* **Required work**: Take the entries below and print only the lines from the one with "Model this object" through the one with "socket_depth = 13.0", exactly as they stand, both ends included.

* **Extracted data**:
:::::
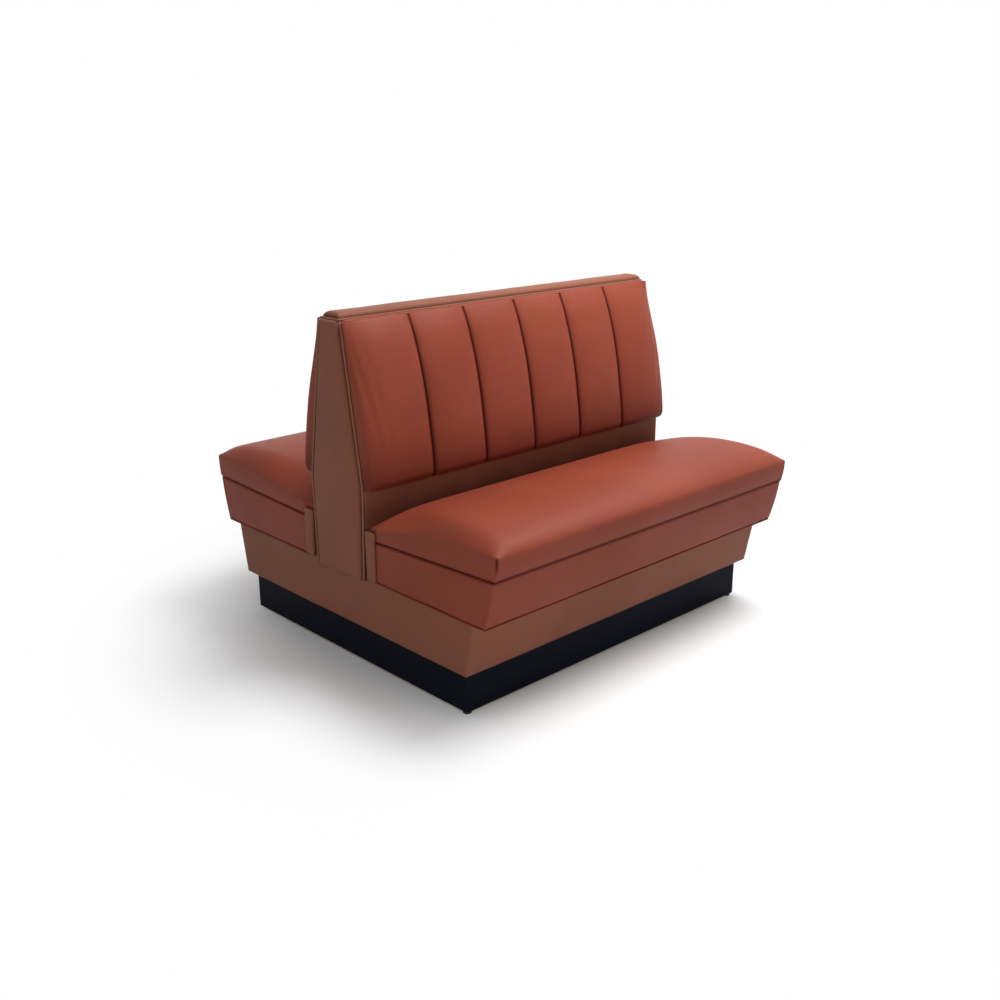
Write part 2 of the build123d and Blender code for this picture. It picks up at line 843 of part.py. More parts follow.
:::::
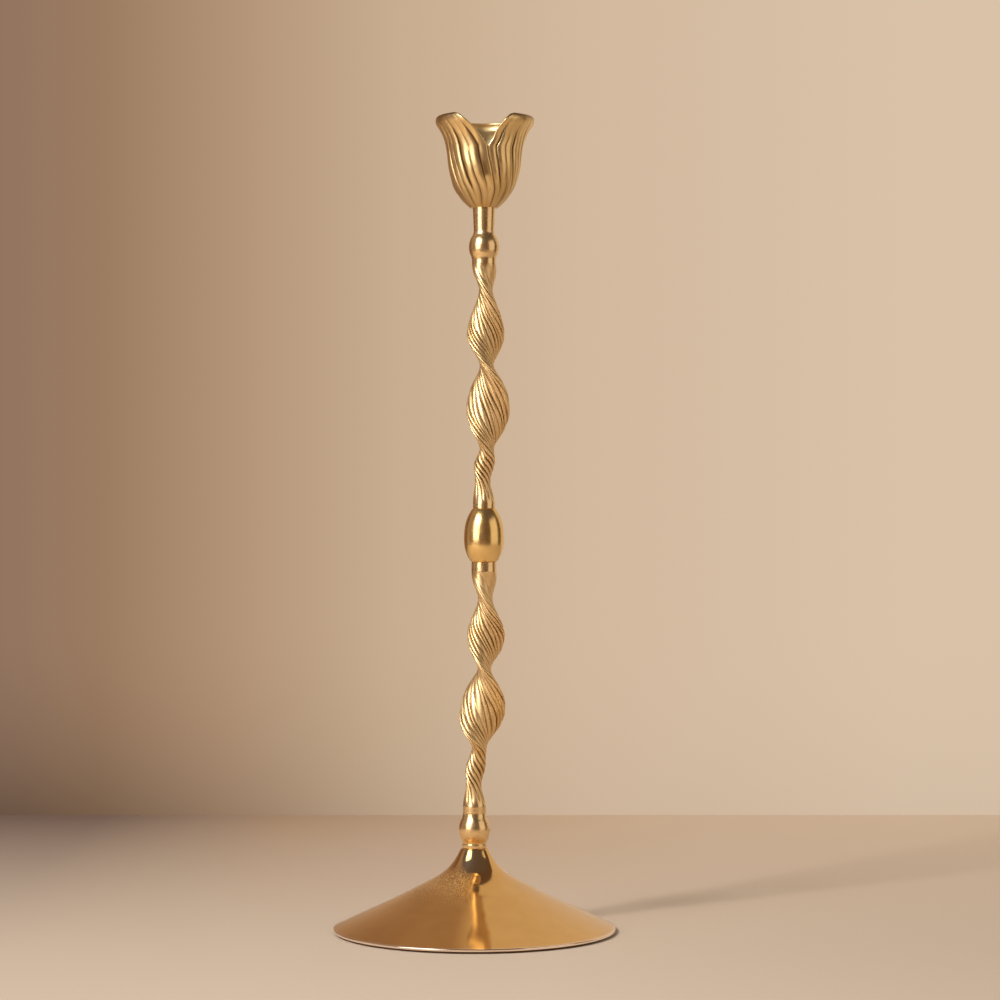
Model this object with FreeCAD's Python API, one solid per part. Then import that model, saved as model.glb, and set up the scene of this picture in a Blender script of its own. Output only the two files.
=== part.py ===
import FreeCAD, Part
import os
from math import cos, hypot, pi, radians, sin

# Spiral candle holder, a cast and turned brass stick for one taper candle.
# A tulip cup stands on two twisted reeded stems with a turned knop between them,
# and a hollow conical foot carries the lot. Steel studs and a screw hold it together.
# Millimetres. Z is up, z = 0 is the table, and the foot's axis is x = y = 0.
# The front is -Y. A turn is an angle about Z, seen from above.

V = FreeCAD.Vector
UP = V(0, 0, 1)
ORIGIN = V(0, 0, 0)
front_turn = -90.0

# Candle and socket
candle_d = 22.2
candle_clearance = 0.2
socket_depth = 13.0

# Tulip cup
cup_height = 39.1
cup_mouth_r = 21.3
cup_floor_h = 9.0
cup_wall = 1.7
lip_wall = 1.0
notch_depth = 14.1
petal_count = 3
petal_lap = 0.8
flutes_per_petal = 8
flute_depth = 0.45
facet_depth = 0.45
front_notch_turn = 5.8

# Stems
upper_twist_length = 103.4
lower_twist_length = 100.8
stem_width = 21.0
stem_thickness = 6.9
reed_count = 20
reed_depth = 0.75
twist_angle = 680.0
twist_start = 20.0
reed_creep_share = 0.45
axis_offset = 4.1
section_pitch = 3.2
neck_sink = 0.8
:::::
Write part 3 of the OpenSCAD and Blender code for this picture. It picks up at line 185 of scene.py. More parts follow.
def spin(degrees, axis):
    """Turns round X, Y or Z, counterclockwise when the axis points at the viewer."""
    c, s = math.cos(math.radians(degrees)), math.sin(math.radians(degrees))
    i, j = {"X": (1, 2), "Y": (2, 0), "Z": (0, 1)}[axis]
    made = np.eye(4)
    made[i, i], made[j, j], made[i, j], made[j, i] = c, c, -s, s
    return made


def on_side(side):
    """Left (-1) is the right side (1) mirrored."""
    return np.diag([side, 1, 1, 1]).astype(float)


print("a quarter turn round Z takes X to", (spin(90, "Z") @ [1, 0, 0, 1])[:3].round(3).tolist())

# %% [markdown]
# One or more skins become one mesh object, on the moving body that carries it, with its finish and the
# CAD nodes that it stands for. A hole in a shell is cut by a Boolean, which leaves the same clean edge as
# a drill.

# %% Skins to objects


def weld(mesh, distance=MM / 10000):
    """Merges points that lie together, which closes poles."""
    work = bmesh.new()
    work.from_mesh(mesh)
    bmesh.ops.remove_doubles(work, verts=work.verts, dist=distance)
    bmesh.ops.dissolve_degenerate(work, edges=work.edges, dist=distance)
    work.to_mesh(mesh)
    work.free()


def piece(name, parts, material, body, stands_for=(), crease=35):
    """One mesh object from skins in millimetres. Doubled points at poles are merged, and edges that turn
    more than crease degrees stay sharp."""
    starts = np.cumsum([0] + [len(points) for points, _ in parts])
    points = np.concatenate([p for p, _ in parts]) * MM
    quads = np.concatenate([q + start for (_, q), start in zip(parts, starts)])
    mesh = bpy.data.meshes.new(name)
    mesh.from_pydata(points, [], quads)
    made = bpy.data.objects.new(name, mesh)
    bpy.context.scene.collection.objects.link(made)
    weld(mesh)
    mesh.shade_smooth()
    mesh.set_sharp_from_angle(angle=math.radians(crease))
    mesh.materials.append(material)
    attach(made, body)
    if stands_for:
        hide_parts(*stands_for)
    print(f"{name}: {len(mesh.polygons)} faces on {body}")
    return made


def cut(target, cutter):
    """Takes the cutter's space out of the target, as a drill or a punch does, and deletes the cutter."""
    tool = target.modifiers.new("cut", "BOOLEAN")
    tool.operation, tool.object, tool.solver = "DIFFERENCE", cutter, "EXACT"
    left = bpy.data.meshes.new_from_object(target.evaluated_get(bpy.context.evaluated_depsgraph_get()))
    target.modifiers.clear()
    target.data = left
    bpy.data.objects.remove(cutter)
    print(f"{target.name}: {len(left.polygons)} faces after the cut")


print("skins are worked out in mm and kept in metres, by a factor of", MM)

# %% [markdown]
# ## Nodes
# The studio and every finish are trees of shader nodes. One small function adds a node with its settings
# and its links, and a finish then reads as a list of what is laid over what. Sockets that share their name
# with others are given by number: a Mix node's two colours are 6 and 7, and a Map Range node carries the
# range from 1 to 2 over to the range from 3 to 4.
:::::
* **Expected answer**:
Model this object with FreeCAD's Python API, one solid per part. Then import that model, saved as model.glb, and set up the scene of this picture in a Blender script of its own. Output only the two files.
=== part.py ===
import FreeCAD, Part
import os
from math import cos, hypot, pi, radians, sin

# Spiral candle holder, a cast and turned brass stick for one taper candle.
# A tulip cup stands on two twisted reeded stems with a turned knop between them,
# and a hollow conical foot carries the lot. Steel studs and a screw hold it together.
# Millimetres. Z is up, z = 0 is the table, and the foot's axis is x = y = 0.
# The front is -Y. A turn is an angle about Z, seen from above.

V = FreeCAD.Vector
UP = V(0, 0, 1)
ORIGIN = V(0, 0, 0)
front_turn = -90.0

# Candle and socket
candle_d = 22.2
candle_clearance = 0.2
socket_depth = 13.0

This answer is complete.